Lint (as Tim was known back then) was Xeroxing off crude, home-made stickers of his new band “Rancid.” All I could think was “Another fucking high school punk kid with his punk band.” Lint kept wanting to talk to me, because I had a column in Maximum Rock’n’Roll (that crucial fanzine) so I was a Big Man in the little punk rock pond. I had never heard of Lint’s previous band, Operation Ivy, let alone his new band Rancid, and even if I had I hardly would have been impressed. I had already interviewed Johnny Rotten, Jello Biafra, Henry Rollins, Charles Bukowski, and R. Crumb. So I was hardly impressed by some punk kid who played in a band at Gilman.

David’s sexpot girlfriend Katie “What’s that smell” O’Dell was also there that night in that long-gone Xerox shop.
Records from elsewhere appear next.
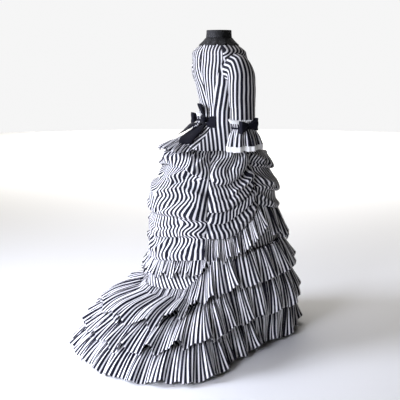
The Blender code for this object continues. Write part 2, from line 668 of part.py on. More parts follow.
# The bow on the ribbon
BOW_AHEAD = 0.004
BOW_REACH = 0.038
BOW_FULLNESS = 0.0105
BOW_OFF_ARM = 0.0135
BOW_PINCH = (0.0016, 0.008)
BOW_SPREAD = 0.015
BOW_TILT = 0.10
BOW_KNOT = (0.0045, 0.0075, 0.009)
BOW_KNOT_OFF_ARM = 0.0048
# Its tail: height, distance from the ribbon's face, half width
BOW_TAIL = ((1.0206, 0.0036, 0.005), (0.990, 0.0230, 0.009), (0.955, 0.0396, 0.010))


def bow_middle(sign):
    """Where the bow sits from front to back."""
    return RIBBON_CENTRE[1] - BOW_AHEAD + arm_shift(sign, RIBBON_HEIGHT)


def build_elbow_ribbon(side, sign, black, parent):
    """A narrow ribbon round the gathers, tied in a bow on the outer side of the arm."""
    turns = np.linspace(0, 2 * math.pi, RIBBON_SIDES, endpoint=False)
    frill = np.array(sorted(ELBOW_FRILL))
    rows = []
    for outward in (RIBBON_CLEAR + RIBBON_THICK, RIBBON_CLEAR):
        rings = []
        for height in (RIBBON_HEIGHT + RIBBON_HALF_WIDTH, RIBBON_HEIGHT - RIBBON_HALF_WIDTH):
            middle, back = (np.interp(height, frill[:, 0], frill[:, column]) for column in (1, 2))
            thick, deep = RIBBON_HALF[0] + outward, RIBBON_HALF[1] + outward
            back += arm_shift(sign, height)
            rings.append(np.stack([-sign * (middle + thick * np.cos(turns)), back + deep * np.sin(turns),
                                   np.full(RIBBON_SIDES, height)], axis=-1))
        rows.append(np.array(rings))
    wall("elbow_ribbon_" + side, rows[0], rows[1], black, parent, closed=True)
    face = RIBBON_CENTRE[0] + RIBBON_HALF[0] + RIBBON_CLEAR + RIBBON_THICK
    build_bow("elbow_bow_" + side, sign, face, black, parent)
    build_bow_knot("elbow_knot_" + side, sign, face, black, parent)
    build_bow_tail("elbow_tail_" + side, sign, face, black, parent)


def build_bow(name, sign, face, black, parent):
    """Both loops of the bow as one band, pinched at the middle without touching itself."""
    turns = np.linspace(0, 2 * math.pi, RIBBON_SIDES, endpoint=False)
    half_gap, half_knot = BOW_PINCH
    along = BOW_REACH * np.sin(turns)
    swell = np.abs(np.sin(turns)) ** 0.8
    out = face + BOW_OFF_ARM + (BOW_FULLNESS * swell + half_gap) * np.where(np.cos(turns) >= 0, 1, -1)
    half_width = half_knot + BOW_SPREAD * swell
    centre = np.stack([-sign * out, bow_middle(sign) + along,
                       RIBBON_HEIGHT + RIBBON_HALF_WIDTH - BOW_TILT * along], axis=-1)
    ahead, behind = np.roll(centre, -1, axis=0), np.roll(centre, 1, axis=0)
    run = ahead - behind
    normal = np.stack([run[:, 1], -run[:, 0], np.zeros(RIBBON_SIDES)], axis=-1)
    normal /= np.linalg.norm(normal, axis=1, keepdims=True)
    middle = centre.mean(axis=0)
    outward = np.sign(np.sum(normal * (centre - middle), axis=1, keepdims=True))
    outward[outward == 0] = 1
    normal = normal * outward
    up = np.array([0, 0, 1.0])
    outer = np.array([centre + normal * RIBBON_THICK / 2 + up * half_width[:, None],
                      centre + normal * RIBBON_THICK / 2 - up * half_width[:, None]])
    inner = outer - normal * RIBBON_THICK
    wall(name, outer, inner, black, parent, closed=True)


def build_block(name, centre, half, black, parent):
    """A small rounded block, for a knot: half gives its half sizes."""
    bm = bmesh.new()
    bmesh.ops.create_icosphere(bm, subdivisions=2, radius=1.0)
    for vertex in bm.verts:
        for axis in range(3):
            value = vertex.co[axis]
            vertex.co[axis] = centre[axis] + half[axis] * math.copysign(abs(value) ** 0.7, value)
    mesh = bpy.data.meshes.new(name)
    bm.to_mesh(mesh)
    bm.free()
    mesh.shade_smooth()
    mesh.materials.append(black)
    thing = bpy.data.objects.new(name, mesh)
    thing.parent = parent
    bpy.context.collection.objects.link(thing)


def build_bow_knot(name, sign, face, black, parent):
    centre = (-sign * (face + BOW_KNOT_OFF_ARM), bow_middle(sign), RIBBON_HEIGHT)
    build_block(name, centre, BOW_KNOT, black, parent)


def build_bow_tail(name, sign, face, black, parent):
    """One end of the ribbon, hanging from the knot over the frill."""
    outer = np.array([[(-sign * (face + out + RIBBON_THICK), bow_middle(sign) + shift, height)
                       for shift in (-half_width, half_width)] for height, out, half_width in BOW_TAIL])
    inner = outer + np.array([sign * RIBBON_THICK, 0, 0])
    wall(name, outer, inner, black, parent, closed=False)


def on_torso(angles, heights, stand):
    """Points over the bodice, moved out by stand, and the way out there."""
    normals = TORSO.normal(angles, heights)
    return TORSO.surface(angles, heights) + normals * np.asarray(stand)[..., None], normals


SASH_THICK = 0.0015
SASH_CLEAR = 0.0041
# Sash: angle from the back's middle, upper edge, lower edge
SASH_OUTLINE = ((3.5, 1.058, 1.034), (16, 1.064, 1.026), (34, 1.069, 1.016), (52, 1.071, 1.014))
# Tails: share of the length, angle, height of the middle, half width in degrees, how far off the basque
LONG_TAIL = ((0.0, 173, 1.029, 6, 0.0076), (0.35, 169, 1.002, 9, 0.016), (0.7, 166, 0.972, 7.5, 0.011),
             (1.0, 161, 0.948, 7, 0.006))
SHORT_TAIL = ((0.0, 187, 1.029, 6, 0.0076), (0.4, 191, 1.004, 7.5, 0.032), (1.0, 196, 0.970, 6, 0.012))
SASH_HEIGHT = 1.045
# Knot: distance off the bodice, height, half sizes
SASH_KNOT = (0.0196, 1.052, (0.0125, 0.0105, 0.0135))
# Loop of the bow: number of points, start, distance off the bodice, half height, fullness, lean, spread
LOOP_POINTS = 14
LOOP_START = (0.006, 1.0653)
LOOP_OFF_BODICE = 0.0141
LOOP_HALF_HEIGHT = 0.031
LOOP_FULLNESS = 0.0065
LOOP_LEAN = 0.30
LOOP_SKEW = 0.25
LOOP_HALF_WIDTH = 0.010
LOOP_SPREAD = 0.12


def build_sash(black, parent):
    """A half sash from the side-back seams, knotted at the middle of the back."""
    turn, upper, lower = zip(*SASH_OUTLINE)
    for side, sign in (("right", -1), ("left", 1)):
        offsets = np.linspace(turn[0], turn[-1], 9)
        angles = 180 + sign * offsets
        top = smooth_through(turn, upper, offsets)
        bottom = smooth_through(turn, lower, offsets)
        heights = np.array([top * (1 - share) + bottom * share for share in (0, 0.25, 0.5, 0.75, 1)])
        grid = np.broadcast_to(angles, heights.shape)
        outer, normals = on_torso(grid, heights, np.full(heights.shape, SASH_CLEAR + SASH_THICK))
        wall("sash_" + side, outer, outer - normals * SASH_THICK, black, parent, closed=False)
    waist_back = float(TORSO.radius(180, SASH_HEIGHT))
    off_bodice, height, half = SASH_KNOT
    build_block("sash_knot", (0, waist_back + off_bodice, height), half, black, parent)
    for name, tail in (("sash_tail_long", LONG_TAIL), ("sash_tail_short", SHORT_TAIL)):
        share, middle, heights, half, lift = (np.array(column) for column in zip(*tail))
        down = np.linspace(0, 1, 7)
        centre = smooth_through(share, middle, down)
        height = np.interp(down, share, heights)
        spread = smooth_through(share, half, down)
        grid = np.array([centre - spread, centre, centre + spread]).T
        rows = np.repeat(height[:, None], 3, axis=1)
        stand = np.repeat(smooth_through(share, lift, down)[:, None], 3, axis=1)
        outer, normals = on_torso(grid, rows, stand)
        wall(name, outer, outer - normals * SASH_THICK, black, parent, closed=False)
    build_sash_loop(waist_back, black, parent)


def build_sash_loop(waist_back, black, parent):
    """The upright loop of the sash's bow: a band that turns back on itself."""
    turns = np.linspace(0, 2 * math.pi, LOOP_POINTS, endpoint=False)
    height = LOOP_HALF_HEIGHT * (1 - np.cos(turns))
    swell = LOOP_FULLNESS * np.sin(turns) * (1 - 0.4 * np.cos(turns))
    start_x, start_height = LOOP_START
    middle = np.stack([start_x + LOOP_SKEW * height,
                       waist_back + LOOP_OFF_BODICE + LOOP_LEAN * height + swell,
                       start_height + height], axis=-1)
    across = np.array([1.0, 0.0, 0.0])
    half_width = LOOP_HALF_WIDTH + LOOP_SPREAD * height
    centre = middle.mean(axis=0)
    run = np.roll(middle, -1, axis=0) - np.roll(middle, 1, axis=0)
    normal = np.stack([np.zeros(LOOP_POINTS), run[:, 2], -run[:, 1]], axis=-1)
    normal /= np.linalg.norm(normal, axis=1, keepdims=True)
    normal *= np.where(np.sum(normal * (middle - centre), axis=1, keepdims=True) < 0, -1, 1)
    outer = np.array([middle + normal * SASH_THICK / 2 - across * half_width[:, None],
                      middle + normal * SASH_THICK / 2 + across * half_width[:, None]])
    wall("sash_loop", outer, outer - normal * SASH_THICK, black, parent, closed=True)


# Stand collar: height, how much closer to the neck than the bodice's top ring
COLLAR_ROWS = ((1.466, 0.003), (1.448, 0.002), (NECK_HEIGHT + 0.0004, 0.0))
COLLAR_SIDES = 20
COLLAR_THICK = 0.0018
# Lace edging on the shoulders
LACE_TOP = 1.4285
LACE_DROP = 0.029
LACE_SCALLOPS = 14
SCALLOP_DEPTH = 0.006
LACE_OFF_BODICE = 0.0029
LACE_THICK = 0.0012


def build_collar(black, parent):
    """A stand collar, and the lace edging that lies on the shoulders below it."""
    angles = np.linspace(0, 360, COLLAR_SIDES, endpoint=False)
    turn = np.radians(angles)
    neck = TORSO.radius(angles, NECK_HEIGHT)
    outer, inner = [], []
    for height, closer in COLLAR_ROWS:
        for ring, thinner in ((outer, 0), (inner, COLLAR_THICK)):
            radius = neck - closer - thinner
            ring.append(np.stack([-radius * np.sin(turn), -radius * np.cos(turn),
                                  np.full(COLLAR_SIDES, height)], axis=-1))
    wall("collar", np.array(outer), np.array(inner), black, parent, closed=True)
    angles = np.linspace(0, 360, LACE_SCALLOPS * 3, endpoint=False)
    drop = LACE_DROP + SCALLOP_DEPTH * np.abs(np.sin(np.radians(angles) * LACE_SCALLOPS / 2))
    rows = np.array([np.full(len(angles), LACE_TOP), LACE_TOP - drop])
    grid = np.broadcast_to(angles, rows.shape)
    outer, normals = on_torso(grid, rows, np.full(rows.shape, LACE_OFF_BODICE))
    wall("collar_lace", outer, outer - normals * LACE_THICK, black, parent, closed=True)


def build_dress():
    for thing in list(bpy.data.objects):
        bpy.data.objects.remove(thing, do_unlink=True)
    stripe = make_material("striped_cotton", (0.36, 0.36, 0.42), 0.75)
    white = make_material("white_cotton", (0.80, 0.80, 0.76), 0.80)
    black = make_material("black_velvet", (0.012, 0.011, 0.018), 0.85)
    lace = make_material("black_lace", (0.020, 0.020, 0.022), 0.70)
    floor = bpy.data.objects.new("floor_under_waist", None)
    floor.location = (0, 0, -WAIST_HEIGHT)
    bpy.context.collection.objects.link(floor)
    underskirt = Underskirt()
    underskirt.build(stripe, floor)
    for number, name, waves, stand_out, depth in FLOUNCES:
        build_flounce(underskirt, number, name, waves, stand_out, depth, stripe, floor)
    build_overskirt(stripe, floor)
    basque_edge = build_bodice(stripe, floor)
    build_basque_frill(basque_edge, stripe, floor)
    for side, sign in (("right", 1), ("left", -1)):
        build_sleeve(side, sign, stripe, white, black, floor)
    build_sash(black, floor)
    build_collar(lace, floor)


build_dress()
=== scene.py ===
"""A bustle dress of about 1880 in striped cotton, dressed over its CAD frame.

Metres, +Z up. The wearer faces -Y and has the right side at -X. Heights in the tables are above the
floor, and the world's origin is the middle of the waist. Angles go round the body's axis in degrees:
0 is the front, +90 the wearer's right, 180 the back. Every cloth carries its cut in its UVs, one metre
of UV to one metre of cloth, and the stripes follow them.
"""

import math

import bmesh
import bpy
import numpy as np
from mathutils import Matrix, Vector


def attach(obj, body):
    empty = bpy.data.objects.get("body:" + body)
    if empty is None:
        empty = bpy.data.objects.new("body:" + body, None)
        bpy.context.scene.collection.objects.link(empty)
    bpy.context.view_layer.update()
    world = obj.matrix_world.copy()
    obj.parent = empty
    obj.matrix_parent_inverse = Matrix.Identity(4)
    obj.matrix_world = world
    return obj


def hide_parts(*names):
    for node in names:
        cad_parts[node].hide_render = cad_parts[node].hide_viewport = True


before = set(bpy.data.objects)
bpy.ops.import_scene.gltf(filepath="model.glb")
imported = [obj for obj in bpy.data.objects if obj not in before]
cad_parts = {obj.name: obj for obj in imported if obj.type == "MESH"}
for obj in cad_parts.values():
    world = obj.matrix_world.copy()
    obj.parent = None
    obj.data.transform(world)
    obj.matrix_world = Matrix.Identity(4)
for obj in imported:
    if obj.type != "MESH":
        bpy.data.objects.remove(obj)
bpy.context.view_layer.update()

# Driving sizes
WAIST_HEIGHT = 1.04
CLOTH = 0.0025
SEAM_GAP = 0.0003
CLEARANCE = 0.0012
FINE_STEP = 0.005

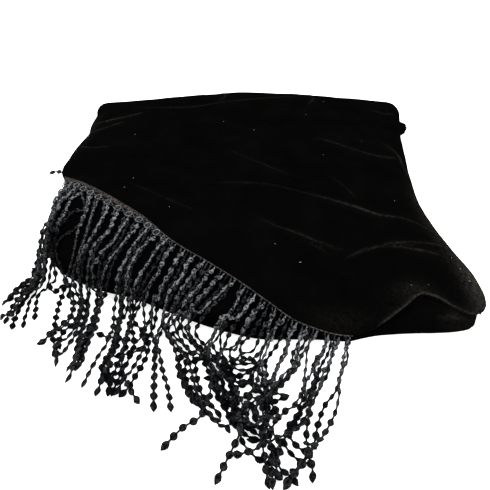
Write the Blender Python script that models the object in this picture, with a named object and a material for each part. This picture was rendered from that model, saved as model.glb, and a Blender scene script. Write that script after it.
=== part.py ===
"""Evening stole of black velvet, folded into a flat pile, with one fringed end lying on top.

Three pieces: the folded layers underneath, the end panel that lies on them, and the fringe on
that panel's hem. The tables are in millimetres. x runs to the right, y away from the viewer and
z up from the table top, and the meshes are in metres.
"""

import math
import random

import bmesh
import bpy
import numpy as np
from mathutils import Vector
from mathutils.bvhtree import BVHTree

MM = 0.001

# The footprint's middle in the tables' own x and y. It becomes the part's origin.
MIDDLE = (7.5, 459.1)

# Cloth
WALL = 2.2
GAP = 0.3
CROWN = (20.0, 530.0)
CROWN_HEIGHT = 54.0
STATION_SPACING = 17.5

# The pile's edge, anticlockwise from the front right corner. (x, y) is where the end panel begins to
# turn over the edge, and top is its height there. reach is how far it swells past that, and drop how
# far it turns down. (foot_x, foot_y) is the outermost point of the layers below, shoulder is where
# their edge begins to round over, and groove is the depth of the lines between them.
EDGE_COLUMNS = ("x", "y", "top", "reach", "drop", "foot_x", "foot_y", "shoulder", "groove")
EDGE_ROWS = (
    (206, 323, 28, 10, 11, 213, 309, 14, 2.0),
    (211, 352, 31, 10, 13, 221, 352, 16, 2.5),
    (204, 391, 33, 10, 14, 213, 391, 17, 2.5),
    (198, 420, 34, 10, 14, 206, 421, 18, 2.5),
    (194, 465, 35, 10, 14, 202, 466, 18, 2.5),
    (194, 507, 36, 10, 15, 202, 508, 19, 2.5),
    (199, 565, 37, 10, 15, 207, 567, 19, 2.5),
    (213, 655, 38, 10, 15, 222, 657, 20, 2.5),
    (223, 690, 38, 10, 15, 233, 686, 20, 2.0),
    (227, 712, 38, 10, 15, 249, 707, 16, 1.5),
    (231, 732, 37, 10, 15, 240, 735, 19, 2.0),
    (224, 746, 37, 10, 15, 232, 756, 19, 2.5),
    (200, 748, 40, 11, 17, 200, 759, 21, 2.5),
    (105, 744, 50, 13, 22, 105, 757, 26, 2.5),
    (0, 742, 55, 14, 25, 0, 756, 29, 2.5),
    (-115, 732, 51, 13, 22, -115, 745, 27, 2.5),
    (-190, 725, 45, 12, 19, -192, 737, 23, 2.5),
    (-209, 720, 43, 11, 18, -217, 728, 22, 2.0),
    (-211, 702, 43, 11, 18, -220, 702, 22, 1.5),
    (-204, 660, 47, 12, 21, -214, 660, 23, 1.5),
    (-202, 615, 51, 13, 24, -213, 615, 24, 1.0),
    (-204, 575, 54, 14, 27, -214, 575, 25, 1.0),
    (-203, 540, 56, 14, 26, -210, 540, 26, 0.5),
    (-201, 515, 57, 14, 21, -205, 508, 31, 0.0),
    (-195, 499, 57, 10, 6, -206, 478, 40, 0.0),
    (-182, 484, 58, 6.5, 0, -208, 450, 45, 0.0),
    (-159, 466, 58, 6, 0, -206, 407, 45, 0.0),
    (-129, 441, 58, 6, 0, -189, 375, 43, 0.0),
    (-101, 413, 57, 6, 0, -151, 354, 40, 0.0),
    (-66, 373, 53, 6, 0, -107, 341, 36, 0.0),
    (-27, 349, 48, 6, 0, -57, 325, 33, 0.0),
    (4, 325, 44, 6, 0, -14, 309, 30, 0.0),
    (25, 311, 38, 6, 0, 16, 301, 25, 0.0),
    (47, 299, 29, 6, 0, 44, 296, 17, 0.0),
    (68, 298, 19, 6, 0, 67, 293, 8, 0.0),
    (84, 298, 14, 6, 0, 83, 292, 5, 0.0),
    (96, 297, 13, 5, 1, 95, 292, 5, 0.0),
    (109, 299, 16, 5, 3, 107, 295, 6, 0.5),
    (126, 304, 25, 4, 3, 122, 299, 14, 1.0),
    (140, 310, 35, 4, 3, 139, 300, 24, 1.5),
    (157, 319, 42, 4, 3, 157, 301, 31, 1.5),
    (173, 319, 38, 4, 4, 175, 302, 27, 1.5),
    (191, 318, 32, 7, 7, 195, 305, 20, 2.0),
)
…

She also had a column in Maximum Rock’n’Roll, so we were Important People on the Scene. This was back when Katie was a 21-year-old stripper at the Lusty Lady — she had long legs and glassy marble eyes — what a sex doll she was.  She kept wanting to talk to me about my friend Mary Mayhem. She was intensely curious about Mary, who was the Mysterious Other Woman in David’s life.

So every time Lint tried to talk to me, Katie would sort of butt in and put Lint down, like: “Hey, would you butt out, you little nowhere punk kid. Me and Ace are trying to have a very important conversation here!”

Years later, I would think back on that night in the Xerox shop every time I saw Lint’s photo on the cover of Spin or Rolling Stone or whatever.

What’s weird is how everything can change with every spin on the karmic wheel. On one spin, Lint is this nowhere punk kid and I’m this big hot-shot in the Punk Scene. And then, on the next spin, he’s this internationally-famous rock star, and I’m this homeless bum sleeping in the bushes. And who knows where any of us will be on the next spin of the wheel.